With a thrust of 160 kilograms (approximately 352 pounds), this micro jet engine ranks among the leading products of its kind. The successful development of this engine fills a critical technological gap in China’s turbojet engine sector, while also showcasing to the world China’s innovative capabilities and technological strength in advanced aerospace manufacturing.
Innovative Application of 3D Printing Technology
Traditional aero-engine manufacturing processes are highly complex, typically involving casting, forging, and precision machining through multiple stages. These processes not only require long production cycles and incur high costs but also face inherent limitations in realizing intricate internal structures. Through years of dedicated research, AECC has fundamentally transformed this situation.
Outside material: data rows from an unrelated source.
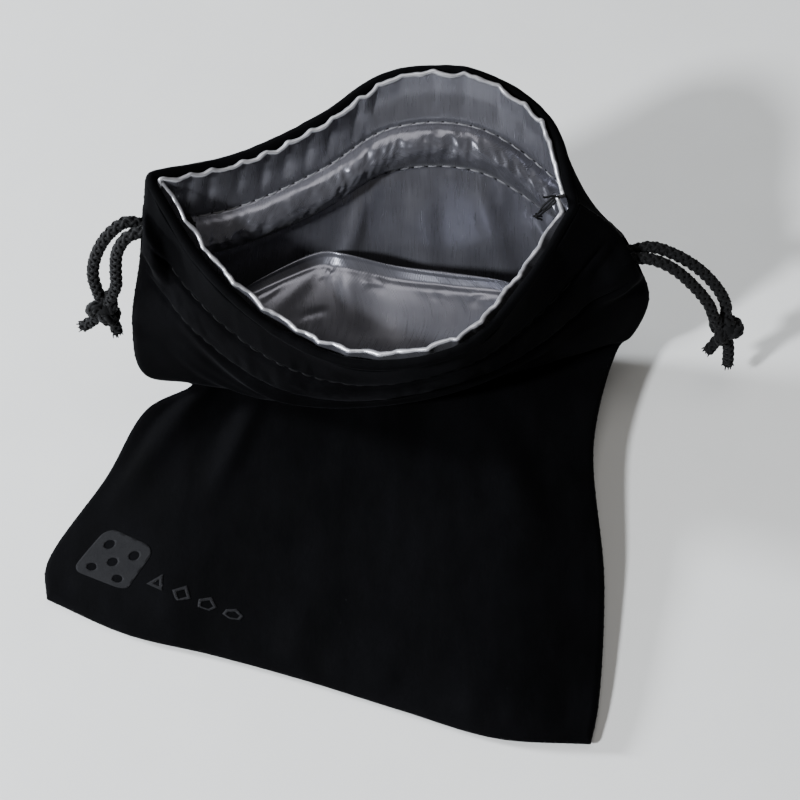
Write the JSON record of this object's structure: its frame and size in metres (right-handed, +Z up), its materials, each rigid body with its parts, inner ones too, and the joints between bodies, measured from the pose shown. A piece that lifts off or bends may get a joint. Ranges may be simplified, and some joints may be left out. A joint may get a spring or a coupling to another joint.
{
  "type": "drawstring dice bag",
  "caption": "Soft lined drawstring pouch for dice, lying half upright with its mouth open, with pull cords that leave both sides and end in knots.",
  "frame": {"origin": "on the surface that the bag rests on, under the middle of the bag", "axes": "+Z up, -Y towards the bottom seam and the mouth's low side, +X towards the side with the longer free cord"},
  "size_m": [0.159, 0.1315, 0.0704],
  "materials": {
    "velvet": "short black velvet pile",
    "satin": "silver-grey satin with a soft gloss",
    "cord": "braided black cord",
    "thread": "black sewing thread",
    "print": "dim grey ink pressed into the pile"
  },
  "bodies": {
    "bag": {"velvet_front_panel": "velvet", "velvet_back_panel": "velvet", "lining_front_panel": "satin", "lining_back_panel": "satin", "velvet_rim_fold": "velvet", "satin_rim_edge": "satin", "channel_stitch_upper_front": "thread", "channel_stitch_lower_front": "thread", "channel_stitch_upper_back": "thread", "channel_stitch_lower_back": "thread", "side_seam_left": "thread", "side_seam_right": "thread", "header_seam_left": "thread", "header_seam_right": "thread", "bottom_seam": "thread", "left_cord_run": "cord", "right_cord_run": "cord", "printed_die_face": "print", "printed_shape_3_sides": "print", "printed_shape_4_sides": "print", "printed_shape_5_sides": "print", "printed_shape_6_sides": "print"},
    "right_cord_end": {"right_cord_front_strand": "cord", "right_cord_back_strand": "cord", "right_cord_knot": "cord"},
    "left_cord_end": {"left_cord_front_strand": "cord", "left_cord_back_strand": "cord", "left_cord_knot": "cord"}
  },
  "joints": [
    {"name": "cord_pull_right", "type": "slide", "parent": "bag", "child": "right_cord_end", "axis": [0.9929, 0.1191, 0], "range_m": [0, 0.06]},
    {"name": "cord_pull_left", "type": "slide", "parent": "bag", "child": "left_cord_end", "axis": [-0.9929, -0.1191, 0], "range_m": [0, 0.06]}
  ],
  "couplings": [
    {"joint": "cord_pull_left", "follows": "cord_pull_right", "ratio": 1}
  ]
}
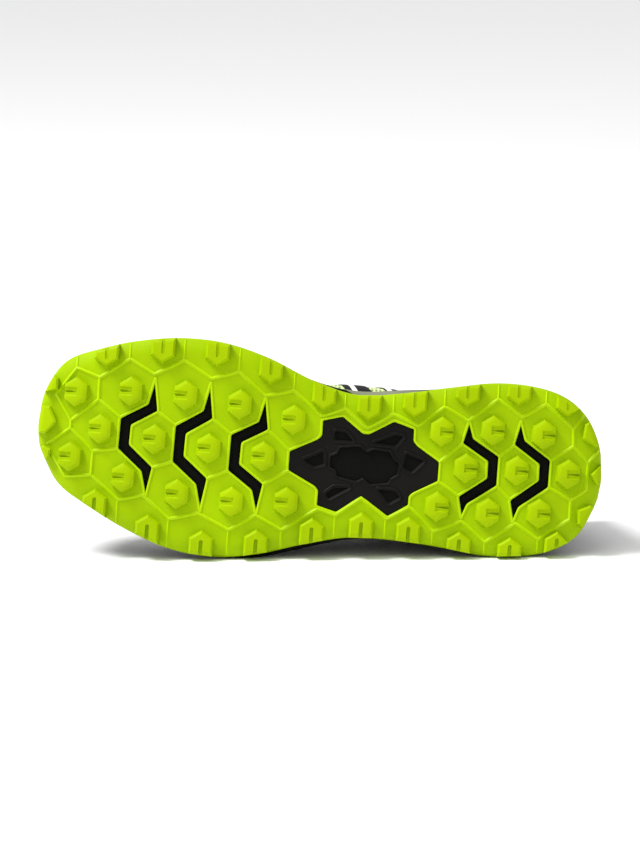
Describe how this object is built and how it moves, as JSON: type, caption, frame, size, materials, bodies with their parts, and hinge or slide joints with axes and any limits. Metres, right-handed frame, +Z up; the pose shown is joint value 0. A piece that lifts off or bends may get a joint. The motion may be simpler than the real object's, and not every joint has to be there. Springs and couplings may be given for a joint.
{
  "type": "trail running shoe",
  "caption": "Low trail running shoe for the right foot with a lugged rubber outsole, foam midsole, laced mesh upper and tongue, lying on its lateral side.",
  "frame": {"origin": "bottom centre of the bounding box, on the floor that the shoe lies on", "axes": "+X from toe to heel, +Y from the sole towards the collar, +Z up, with the medial side on top"},
  "size_m": [0.299, 0.1324, 0.1168],
  "materials": {
    "outsole_rubber": "satin lime rubber",
    "midsole_foam": "matt black foam",
    "upper_mesh": "dark grey mesh",
    "tongue_fabric": "padded mesh",
    "insole_fabric": "brushed cloth on foam",
    "lace_fabric": "flat woven lace"
  },
  "bodies": {
    "root": {"outsole": "outsole_rubber", "midsole": "midsole_foam", "upper": "upper_mesh", "tongue": "tongue_fabric", "insole": "insole_fabric", "laces": "lace_fabric"}
  },
  "joints": []
}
The R&D team skillfully integrated advanced design concepts with 3D printing technology to develop a comprehensive additive manufacturing solution for aero-engines. This breakthrough successfully addressed the challenges of 3D printing with high-temperature alloy materials and overcame the technical bottleneck of integrated manufacturing for complex structures. It has made possible the fabrication of intricate shapes that are extremely difficult to achieve through traditional methods. This new technological pathway has revolutionized the manufacturing philosophy of aero-engines, shifting from the traditional “design first, then manufacture” model to an innovative approach of “designing for manufacturing.” Leveraging the unique advantages of 3D printing, engineers have created lighter, higher-performance engine structures, opening new horizons for the future of aerospace propulsion systems.
Multidisciplinary Topology Optimization: A Perfect Fusion of Design and Manufacturing
The core technological highlight of this micro jet engine lies in the adoption of multidisciplinary topology optimization design methods. Tailored specifically for 3D printing, this advanced design technology takes into account multiple factors, including structural strength, thermodynamic performance, and fluid dynamics. By applying sophisticated algorithms to optimize material distribution, the design achieves maximum weight reduction while ensuring uncompromised performance.
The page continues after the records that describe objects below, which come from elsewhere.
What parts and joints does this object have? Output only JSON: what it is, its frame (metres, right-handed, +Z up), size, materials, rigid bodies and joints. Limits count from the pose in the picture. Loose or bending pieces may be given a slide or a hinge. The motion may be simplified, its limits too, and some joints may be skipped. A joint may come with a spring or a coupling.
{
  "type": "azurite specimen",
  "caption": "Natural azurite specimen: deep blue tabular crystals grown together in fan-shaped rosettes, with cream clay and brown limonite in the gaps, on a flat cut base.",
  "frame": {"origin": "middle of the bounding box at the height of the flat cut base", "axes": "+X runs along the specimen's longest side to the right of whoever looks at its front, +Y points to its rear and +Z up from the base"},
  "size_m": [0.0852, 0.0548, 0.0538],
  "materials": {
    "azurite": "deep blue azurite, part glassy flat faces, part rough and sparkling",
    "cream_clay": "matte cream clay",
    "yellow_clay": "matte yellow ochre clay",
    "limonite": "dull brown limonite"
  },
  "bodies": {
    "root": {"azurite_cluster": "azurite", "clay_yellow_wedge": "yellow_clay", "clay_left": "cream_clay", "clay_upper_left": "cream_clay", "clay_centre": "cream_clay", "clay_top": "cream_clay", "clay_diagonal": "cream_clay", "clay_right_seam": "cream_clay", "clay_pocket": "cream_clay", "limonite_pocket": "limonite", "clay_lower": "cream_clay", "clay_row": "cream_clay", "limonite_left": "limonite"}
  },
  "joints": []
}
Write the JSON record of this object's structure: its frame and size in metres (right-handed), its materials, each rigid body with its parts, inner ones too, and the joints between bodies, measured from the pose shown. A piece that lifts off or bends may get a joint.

Precision Design through Simulation and Optimization
The R&D team employed extensive computational simulations and iterative optimization to precisely design the internal structure of the engine, ensuring stable operation under high-temperature and high-pressure conditions. This optimization approach enabled the formation of complex internal geometries—such as honeycomb and lattice structures—that are nearly impossible to achieve with traditional manufacturing techniques but can be easily realized through 3D printing. These meticulously designed structures provide sufficient strength while significantly reducing weight, laying a solid foundation for achieving an exceptional thrust-to-weight ratio.
Industry experts believe that the integration of multidisciplinary topology optimization with 3D printing technology represents the future direction of aero-engine development. This innovative approach is not only applicable to micro jet engines but is also expected to have a profound impact on the design and manufacturing of large-scale commercial and military engines.
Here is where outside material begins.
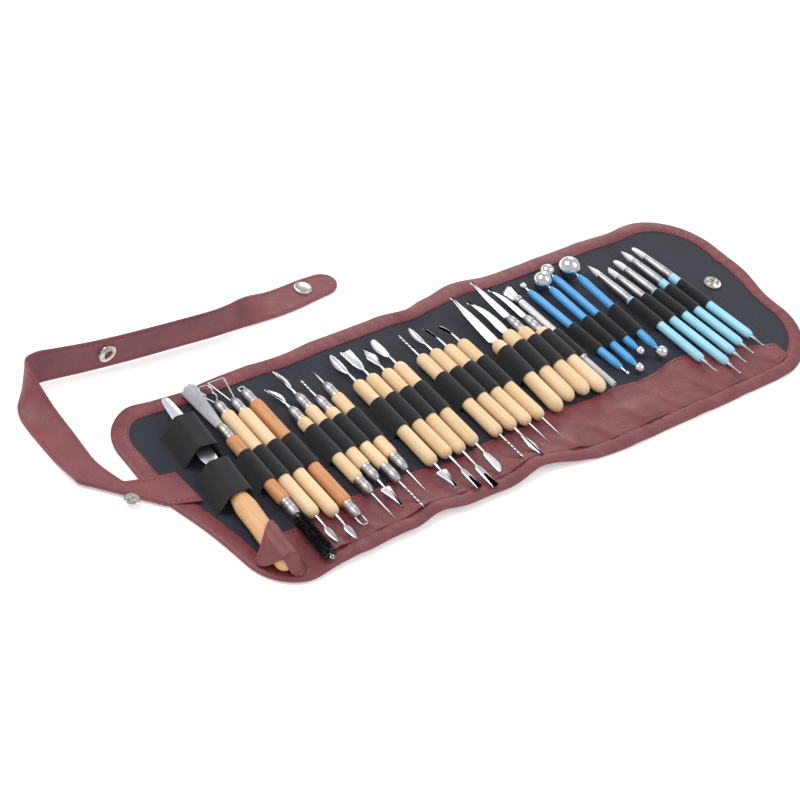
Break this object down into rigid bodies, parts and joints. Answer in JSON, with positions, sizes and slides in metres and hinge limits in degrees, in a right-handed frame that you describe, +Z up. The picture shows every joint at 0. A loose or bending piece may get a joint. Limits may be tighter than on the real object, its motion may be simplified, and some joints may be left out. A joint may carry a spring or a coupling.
{
  "type": "clay modelling tool roll",
  "caption": "Roll-up leatherette case laid open, with a strap, elastic loops and slide-in clay shapers, loop tools, blades, ball styluses and brushes.",
  "frame": {"origin": "centre of the case's underside, on the table", "axes": "+X along the case from the strap to the clay shapers, +Y towards the edge that the tools' tops point to, +Z up"},
  "size_m": [0.6775, 0.287, 0.03],
  "materials": {
    "beech": "sanded, oiled",
    "birch": "sanded, unvarnished",
    "elastic": "ribbed weave",
    "ferrule_aluminium": "drawn, satin",
    "leatherette": "pebbled, satin",
    "light_blue_plastic": "moulded",
    "lining_twill": "woven twill",
    "mid_blue_plastic": "moulded",
    "nickel": "plated",
    "silicone": "matt",
    "steel": "ground"
  },
  "bodies": {
    "case": {"outer_cover": "leatherette", "lining": "lining_twill", "edge_binding": "leatherette", "tip_pocket": "leatherette", "tool_elastic": "elastic", "knife_elastic_upper": "elastic", "knife_elastic_lower": "elastic", "strap_root": "leatherette", "lining_stud": "nickel", "fold_stud": "nickel"},
    "strap_run": {"strap_run": "leatherette"},
    "strap_end": {"strap_end": "leatherette", "strap_cap": "nickel", "strap_socket": "nickel"},
    "palette_knife": {"palette_knife": "beech"},
    "cleaning_brush": {"cleaning_brush": "beech"},
    "ribbon_tool_round": {"ribbon_tool_round": "birch"},
    "ribbon_tool_square": {"ribbon_tool_square": "birch"},
    "mini_loop_tool": {"mini_loop_tool": "beech"},
    "sickle_needle_tool": {"sickle_needle_tool": "birch"},
    "leaf_knife_tool": {"leaf_knife_tool": "birch"},
    "twist_drill_ferruled": {"twist_drill_ferruled": "birch"},
    "needle_tool_ferruled": {"needle_tool_ferruled": "birch"},
    "leaf_spatula_tool": {"leaf_spatula_tool": "birch"},
    "square_scraper_tool": {"square_scraper_tool": "birch"},
    "diamond_tool": {"diamond_tool": "birch"},
    "cupped_scraper_tool": {"cupped_scraper_tool": "birch"},
    "twist_drill_tool": {"twist_drill_tool": "birch"},
    "spoon_spear_tool": {"spoon_spear_tool": "birch"},
    "dental_pick_tool": {"dental_pick_tool": "birch"},
    "hook_needle_tool": {"hook_needle_tool": "birch"},
    "straight_carving_knife": {"straight_carving_knife": "birch"},
    "curved_carving_knife": {"curved_carving_knife": "birch"},
    "ferruled_straight_knife": {"ferruled_straight_knife": "birch"},
    "ferruled_curved_knife": {"ferruled_curved_knife": "birch"},
    "wire_texture_brush": {"wire_texture_brush": "ferrule_aluminium"},
    "ball_stylus_smallest": {"ball_stylus_smallest": "mid_blue_plastic"},
    "ball_stylus_large": {"ball_stylus_large": "mid_blue_plastic"},
    "ball_stylus_medium": {"ball_stylus_medium": "mid_blue_plastic"},
    "ball_stylus_largest": {"ball_stylus_largest": "mid_blue_plastic"},
    "shaper_cone": {"shaper_cone_tip": "silicone", "shaper_cone_ferrule": "ferrule_aluminium", "shaper_cone_handle": "light_blue_plastic", "shaper_cone_stylus": "steel"},
    "shaper_chisel": {"shaper_chisel_tip": "silicone", "shaper_chisel_ferrule": "ferrule_aluminium", "shaper_chisel_handle": "light_blue_plastic", "shaper_chisel_stylus": "steel"},
    "shaper_cup_round": {"shaper_cup_round_tip": "silicone", "shaper_cup_round_ferrule": "ferrule_aluminium", "shaper_cup_round_handle": "light_blue_plastic", "shaper_cup_round_stylus": "steel"},
    "shaper_taper": {"shaper_taper_tip": "silicone", "shaper_taper_ferrule": "ferrule_aluminium", "shaper_taper_handle": "light_blue_plastic", "shaper_taper_stylus": "steel"},
    "shaper_flat": {"shaper_flat_tip": "silicone", "shaper_flat_ferrule": "ferrule_aluminium", "shaper_flat_handle": "light_blue_plastic", "shaper_flat_stylus": "steel"}
  },
  "joints": [
    {"name": "strap_lift", "type": "hinge", "parent": "case", "child": "strap_run", "pos_m": [-0.347, 0.0571, 0.002], "axis": [1, 0, 0], "range_deg": [0, 90]},
    {"name": "strap_swing", "type": "hinge", "parent": "strap_run", "child": "strap_end", "pos_m": [-0.336, 0.161, 0], "axis": [0, 0, 1], "range_deg": [0, 100]},
    {"name": "palette_knife_slide", "type": "slide", "parent": "case", "child": "palette_knife", "axis": [0.1063, 0.9943, 0], "range_m": [0, 0.038]},
    {"name": "cleaning_brush_slide", "type": "slide", "parent": "case", "child": "cleaning_brush", "axis": [0.0489, 0.9988, 0], "range_m": [0, 0.04]},
    {"name": "ribbon_tool_round_slide", "type": "slide", "parent": "case", "child": "ribbon_tool_round", "axis": [0.0419, 0.9991, 0], "range_m": [0, 0.04]},
    {"name": "ribbon_tool_square_slide", "type": "slide", "parent": "case", "child": "ribbon_tool_square", "axis": [0.0349, 0.9994, 0], "range_m": [0, 0.04]},
    {"name": "mini_loop_tool_slide", "type": "slide", "parent": "case", "child": "mini_loop_tool", "axis": [0.0279, 0.9996, 0], "range_m": [0, 0.055]},
    {"name": "sickle_needle_tool_slide", "type": "slide", "parent": "case", "child": "sickle_needle_tool", "axis": [0.0105, 0.9999, 0], "range_m": [0, 0.06]},
    {"name": "leaf_knife_tool_slide", "type": "slide", "parent": "case", "child": "leaf_knife_tool", "axis": [0.0175, 0.9998, 0], "range_m": [0, 0.05]},
    {"name": "twist_drill_ferruled_slide", "type": "slide", "parent": "case", "child": "twist_drill_ferruled", "axis": [0.007, 1, 0], "range_m": [0, 0.06]},
    {"name": "needle_tool_ferruled_slide", "type": "slide", "parent": "case", "child": "needle_tool_ferruled", "axis": [0.0262, 0.9997, 0], "range_m": [0, 0.06]},
    {"name": "leaf_spatula_tool_slide", "type": "slide", "parent": "case", "child": "leaf_spatula_tool", "axis": [0.0297, 0.9996, 0], "range_m": [0, 0.05]},
    {"name": "square_scraper_tool_slide", "type": "slide", "parent": "case", "child": "square_scraper_tool", "axis": [0.0122, 0.9999, 0], "range_m": [0, 0.05]},
    {"name": "diamond_tool_slide", "type": "slide", "parent": "case", "child": "diamond_tool", "axis": [0.0332, 0.9995, 0], "range_m": [0, 0.055]},
    {"name": "cupped_scraper_tool_slide", "type": "slide", "parent": "case", "child": "cupped_scraper_tool", "axis": [0.0192, 0.9998, 0], "range_m": [0, 0.05]},
    {"name": "twist_drill_tool_slide", "type": "slide", "parent": "case", "child": "twist_drill_tool", "axis": [0.007, 1, 0], "range_m": [0, 0.06]},
    {"name": "spoon_spear_tool_slide", "type": "slide", "parent": "case", "child": "spoon_spear_tool", "axis": [-0.007, 1, 0], "range_m": [0, 0.108]},
    {"name": "dental_pick_tool_slide", "type": "slide", "parent": "case", "child": "dental_pick_tool", "axis": [-0.014, 0.9999, 0], "range_m": [0, 0.1]},
    {"name": "hook_needle_tool_slide", "type": "slide", "parent": "case", "child": "hook_needle_tool", "axis": [-0.0105, 0.9999, 0], "range_m": [0, 0.102]},
    {"name": "straight_carving_knife_slide", "type": "slide", "parent": "case", "child": "straight_carving_knife", "axis": [0.0558, 0.9984, 0], "range_m": [0, 0.077]},
    {"name": "curved_carving_knife_slide", "type": "slide", "parent": "case", "child": "curved_carving_knife", "axis": [0.0523, 0.9986, 0], "range_m": [0, 0.072]},
    {"name": "ferruled_straight_knife_slide", "type": "slide", "parent": "case", "child": "ferruled_straight_knife", "axis": [0.0175, 0.9998, 0], "range_m": [0, 0.072]},
    {"name": "ferruled_curved_knife_slide", "type": "slide", "parent": "case", "child": "ferruled_curved_knife", "axis": [0.0035, 1, 0], "range_m": [0, 0.076]},
    {"name": "wire_texture_brush_slide", "type": "slide", "parent": "case", "child": "wire_texture_brush", "axis": [-0.0244, 0.9997, 0], "range_m": [0, 0.074]},
    {"name": "ball_stylus_smallest_slide", "type": "slide", "parent": "case", "child": "ball_stylus_smallest", "axis": [-0.0558, 0.9984, 0], "range_m": [0, 0.066]},
    {"name": "ball_stylus_large_slide", "type": "slide", "parent": "case", "child": "ball_stylus_large", "axis": [-0.0331, 0.999, 0.0314], "range_m": [0, 0.027]},
    {"name": "ball_stylus_medium_slide", "type": "slide", "parent": "case", "child": "ball_stylus_medium", "axis": [-0.0419, 0.999, 0.0183], "range_m": [0, 0.011]},
    {"name": "ball_stylus_largest_slide", "type": "slide", "parent": "case", "child": "ball_stylus_largest", "axis": [-0.014, 0.9993, 0.034], "range_m": [0, 0.02]},
    {"name": "shaper_cone_slide", "type": "slide", "parent": "case", "child": "shaper_cone", "axis": [-0.0454, 0.999, 0], "range_m": [0, 0.102]},
    {"name": "shaper_chisel_slide", "type": "slide", "parent": "case", "child": "shaper_chisel", "axis": [-0.0732, 0.9973, 0], "range_m": [0, 0.114]},
    {"name": "shaper_cup_round_slide", "type": "slide", "parent": "case", "child": "shaper_cup_round", "axis": [-0.0819, 0.9966, 0], "range_m": [0, 0.106]},
    {"name": "shaper_taper_slide", "type": "slide", "parent": "case", "child": "shaper_taper", "axis": [-0.0802, 0.9968, 0], "range_m": [0, 0.101]},
    {"name": "shaper_flat_slide", "type": "slide", "parent": "case", "child": "shaper_flat", "axis": [-0.1011, 0.9949, 0], "range_m": [0, 0.098]}
  ]
}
Rigorous Testing to Ensure Reliability
Before its maiden flight, the engine underwent a comprehensive series of stringent ground tests. AECC established a dedicated testing platform to evaluate the engine across multiple dimensions, including starting performance, acceleration response, steady-state operation, and durability, ensuring reliable functionality under various operating conditions. Test results confirmed that all performance indicators met or exceeded design requirements. Notably, in high-altitude simulation testing, the engine demonstrated excellent adaptability, providing a strong foundation for real-world flight operations.
Successful Maiden Flight in Inner Mongolia
During the maiden flight test in Inner Mongolia, the engine proved its capabilities. Throughout the entire flight, it operated smoothly with sufficient thrust, and all parameters remained within normal ranges. Reaching a maximum altitude of 4,100 meters, the test verified the engine’s high-altitude performance, marking the transition of China’s independently developed 3D-printed aero-engine into the stage of practical application.
Impact on the Global Aviation Industry
The success of China’s 3D-printed jet engine is not only a national achievement but also one with profound implications for the global aviation manufacturing industry. It signifies that additive manufacturing technology in high-end equipment has advanced from the proof-of-concept phase into practical application, potentially ushering the global aviation sector into a new era of development.
From a global perspective, this breakthrough is expected to accelerate innovation in aviation manufacturing. As more countries and enterprises recognize the potential of 3D printing in aerospace, investment in related research and development will increase, and the pace of technological progress will quicken. The prospects are especially promising in commercial aviation, unmanned aerial vehicles (UAVs), and defense applications.
This technological advancement is also set to reshape the landscape of global manufacturing. With the wider adoption of 3D printing, production can become more decentralized, customized, and localized, potentially transforming traditional supply chain structures. For the aviation industry, this means greater design freedom, shorter development cycles, and reduced costs—propelling the entire sector into a new era driven by innovation.